Can you discuss a particular moment or achievement in your career that has been especially meaningful or rewarding for you?
One of the moments marked my career as a data scientist were those 15 minutes after my first talk at a tech meeting. It was at Pydata, in London in 2017. I had barely over a year as a data scientist, hardly seeing myself as an expert in the field. I was encouraged to present our credit risk model, and so I did. And the result was amazing. I got so many questions at the end of the talk, and people kept coming throughout the meeting to ask more and more. They were genuinely interested, which reinforced my idea that I should get out more and spread the knowledge.
What trends or developments in data science and artificial intelligence are you most excited about, and how do you see them shaping the future of the field?

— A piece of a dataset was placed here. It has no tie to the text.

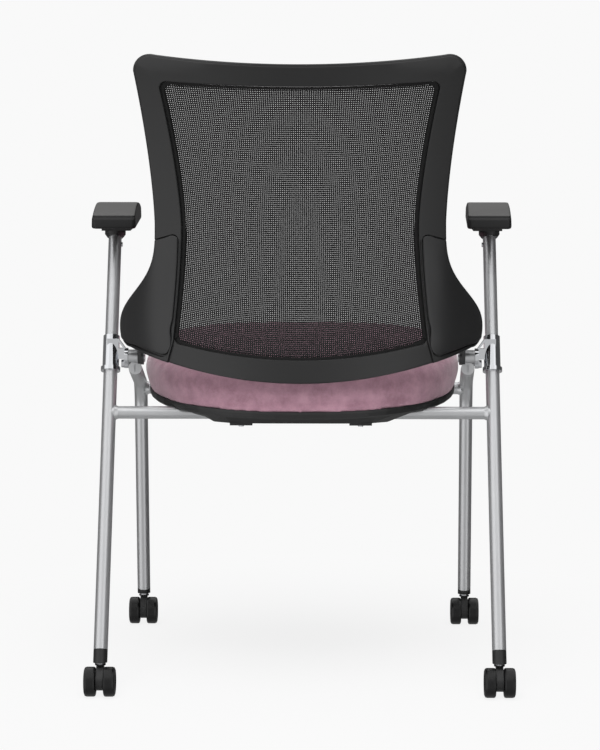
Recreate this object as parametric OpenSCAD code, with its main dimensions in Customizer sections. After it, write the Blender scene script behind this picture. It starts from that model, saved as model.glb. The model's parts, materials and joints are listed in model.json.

I am looking forward to the new and coming regulations on how corporations can use machine learning and what are their responsibilities to the users. Artificial intelligence has, without question, a lot of potential to solve complex and important problems. And we know as well that it has caused tremendous damage, through for example, the spread of misinformation, or through biases that more severely affect the most vulnerable sectors of society. If you haven’t heard about this, I invite you to read “Weapons of Math Destruction” by Cathy O-Neil, which provides a nice yet thorough summary.
I hope that this will force corporations to put the interest of users ahead of the interest of profit, and make them create products that are useful for society and not just for their pockets.